When: Sat., March 12, 12 p.m. 2016
The annual Hideout SXSW send-off party.

Multi-instrumentalist Whitney Johnson has become one of the cornerstones of Chicago’s underground scene. A musician with wide ears and even wider eyes, she adds depth to everything she touches without ever getting in the way. Johnson sings and plays keyboards in the psych band Verma, and she’s turned up playing with ethereal pop project Via Tania, psych-folk explorer Ryley Walker, spacey transcendentalists Bitchin Bajas, and oddball chanteuse Circuit des Yeux—she’s also recently combined forces with minimal-synth artist Gel Set to create the duo Simulation. But nothing conveys her hypnotic range, beauty, and intensity like her solo project Matchess, especially the work captured on last year’s Somnaphoria (Trouble in Mind). Her processed vocals make it hard to understand the lyrics she says were inspired by Paul Verlaine, Arthur Rimbaud, and Charles Baudelaire, but there’s no missing the spooky layer of sound their electronic tone creates, or how they accentuate the primitive drum-machine beats, viola drones (both pure and electronically processed), pizzicato phrases, undulating keyboard arpeggios, and unidentified murk. Johnson effortlessly juggles ideas gleaned from sources as disparate as kosmische, classical minimalism, psychedelia, new age, and pop—and she pours those notions into one cogent if often amorphous mass of pulsing sound. Keep an eye out for a new album come May or June called The Rafter; it’s being released via Monofonus, and she explains that it’s only a “temporary diversion” from the Matchess trilogy she’s been working on (she’s currently recording the final installment).

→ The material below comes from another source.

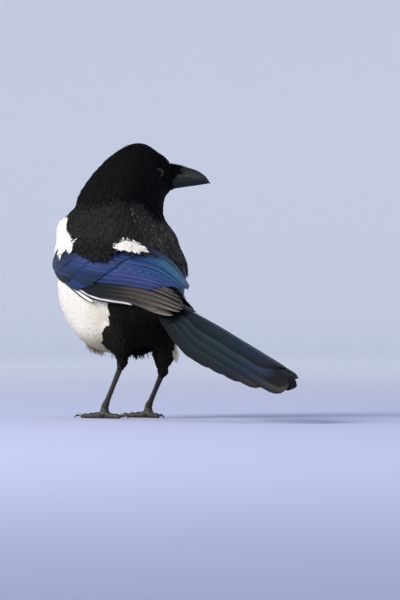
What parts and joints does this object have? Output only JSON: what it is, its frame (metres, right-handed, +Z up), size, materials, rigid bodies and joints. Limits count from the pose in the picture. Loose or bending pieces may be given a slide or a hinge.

To begin to understand the eclectic art-rock explorers in Crown Larks, may I suggest listening to the last 40 seconds of “Blood Mirage,” one of the seven psych-treated, space-cadet tracks from the locals’ 2015 debut full-length, Blood Dancer (Space Lung)? That short stretch is a deconstruction in which skronky sax rapidly tumbles alongside a frenetic nonrhythm on drums and discordant, gashing organ lines. And those several seconds should startle you well enough to brace you for the rest of the album, which is primarily an off-kilter blend of dreamy, nearly ambient soundscapes (“Fog, Doves”) and colorful, Kraut-influenced journeys of avant-garde experimentation (“Defector”). The prevalence of straight-up jamming and improvisation is plenty worth taking note of as well—because neither path feels overwrought during the band’s meandering execution. The droneful and solemn male and female vocals that sweep in and out of the clatter aren’t really much needed to augment the already fantastical world occupied by Crown Larks, but thankfully they don’t distract too much.